LO: Actually Feng Shui encompass every walk of your life. Everything in life. There’s always a logic, a reason, behind things happening. So therefore you have an answer. If you don’t know Feng Shui, don’t care about Feng Shui, that means everything seems to be mystery.
SEVERSON: Raymond Lo has taught Feng Shui classes all over the world, including the U.S. where an increasing number of architects are using the practice in their house designs.
WILLIAM PAGE (Architect): The good energy that you are bringing in, it funnels into the front entrance.
SEVERSON: William Page is a Seattle-based architect who builds and sells houses. He uses Feng Shui principles in his designs.
PAGE: A curved wall lets the good energy that comes in, the good Chi that comes in, dissipate throughout the building.
SEVERSON: He says the Feng Shui must be working, at least for him. It’s helped him sell houses.

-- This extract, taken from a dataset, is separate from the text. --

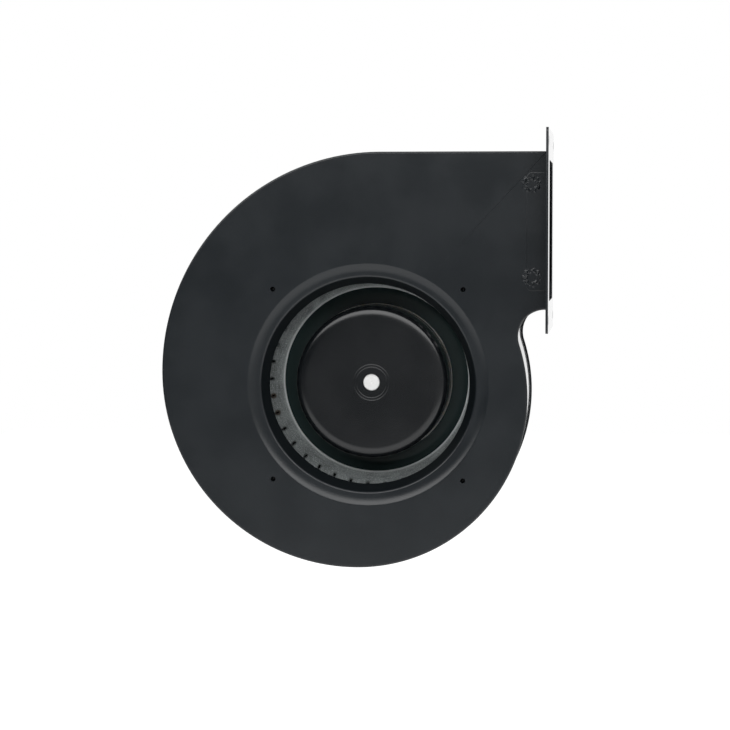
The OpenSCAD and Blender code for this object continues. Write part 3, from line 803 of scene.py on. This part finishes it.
def roundedBox(low, high, radius):      # drawn in two axes, anticlockwise
    across, up = ((low[i] + radius, high[i] - radius) for i in (0, 1))
    points = []
    for start, i, j in ((0, 1, 1), (90, 0, 1), (180, 0, 0), (270, 1, 0)):
        points += arcPoints((across[i], up[j]), radius, start, start + 90, 15)
    return points


def buildFlange():
    f = flange
    thick = flangeHigh.x - scroll["end"]
    inset = scroll["rimLip"] + scroll["bandThick"] + f["lip"]
    opening = ((sheetThick + thick, scroll["ductBottom"] + inset),
               (depth - sheetThick - thick, scroll["ductTop"] - inset))
    loops = [roundedBox((flangeLow.y, flangeLow.z), (flangeHigh.y, flangeHigh.z), f["cornerRadius"]),
             roundedBox(opening[0], opening[1], f["openingCorner"])]
    for y in (flangeLow.y + f["holeEdge"], flangeHigh.y - f["holeEdge"]):
        for z in (flangeLow.z + f["holeEdge"], flangeHigh.z - f["holeEdge"]):
            loops.append(circlePoints((y, z), f["holeRadius"], 40))
    piece = sheetPiece("outlet_flange_sheet", [[(scroll["end"], y, z) for y, z in loop] for loop in loops],
                       (thick, 0, 0))
    softenEdges(piece, 0.25 * mm, 3)
    flatBorders(piece, 0, 0.15 * mm)
    middle = (scroll["ductTop"] + scroll["ductBottom"]) / 2
    tabs = []
    for y in (sheetThick, depth - sheetThick - thick):      # spot-welded tabs inside the side plates
        tab = roundedBox((scroll["end"] - f["tabLength"], middle - f["tabHeight"] / 2),
                         (scroll["end"] + thick / 2, middle + f["tabHeight"] / 2), f["tabCorner"])
        tabs.append(sheetPiece("flange_tab", [standing(tab, y)], (0, thick, 0)))
    return joinInto(piece, tabs)


finishPiece(buildFlange(), "housing", "painted_steel", "outlet_flange", coats["wall"])


motorPlate = {
    "beadOut": 76 * mm,
    "beadIn": 48 * mm,
    "beadHeight": 3 * mm,
    "flank": 4 * mm,
    "centre": 18.1 * mm,
    "thick": 2 * mm,
    "motorCircle": 33 * mm,
    "motorScrews": 4,
    "motorStart": 45,             # degrees
    "screwHole": 2.1 * mm,
    "grommetHole": 3.8 * mm,
}
motorScrewPlaces = around(motorPlate["motorScrews"], motorPlate["motorStart"], motorPlate["motorCircle"])
plateBack = motorPlateLow.y + motorPlate["thick"]


def cutHoles(piece, places, low, high):      # places are x, z and radius
    clearSelection()
    for x, z, radius in places:
        bpy.ops.mesh.primitive_cylinder_add(vertices=32, radius=radius, depth=high - low,
                                            location=(x, (low + high) / 2, z), rotation=(math.pi / 2, 0, 0))
        cutter = bpy.context.object
        useModifier(piece, "BOOLEAN", operation="DIFFERENCE", object=cutter, solver="EXACT")
        bpy.data.objects.remove(cutter, do_unlink=True)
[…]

PAGE: It is said that you should not have a stove directly across from a sink because one is fire and one is water and they do not mix. It is important not to have the head of the bed backing up against a bathroom because it tends to flush the energy down the drain.
SEVERSON: Back in Hong Kong, Nury Vittachi takes us to a Buddhist shrine in the middle of a lively business district. In his view, the shrine is part of the Feng Shui of this neighborhood, the calming and centering part.
VITTACHI: There’s a big tree actually growing right here, you know, in between the floor and the ceiling of this temple. What a lovely unity between man and nature. I mean, I actually think it is a very religious community. Behind every temple, every village, every modern skyscrapers, including the stock exchange, you will find something like this. You’ll find a little shrine. Spirituality, Feng Shui, is very much woven deeply into the fabric of a very rational, scientific, business-obsessed community.
SEVERSON: A business community so rational that executives decided to shift the angle of the entrance to the Hong Kong Disneyland theme park by 12 degrees after a Feng Shui master said the change would result in the park’s prosperity.
For Religion & Ethics NewsWeekly, I’m Lucky Severson in Hong Kong.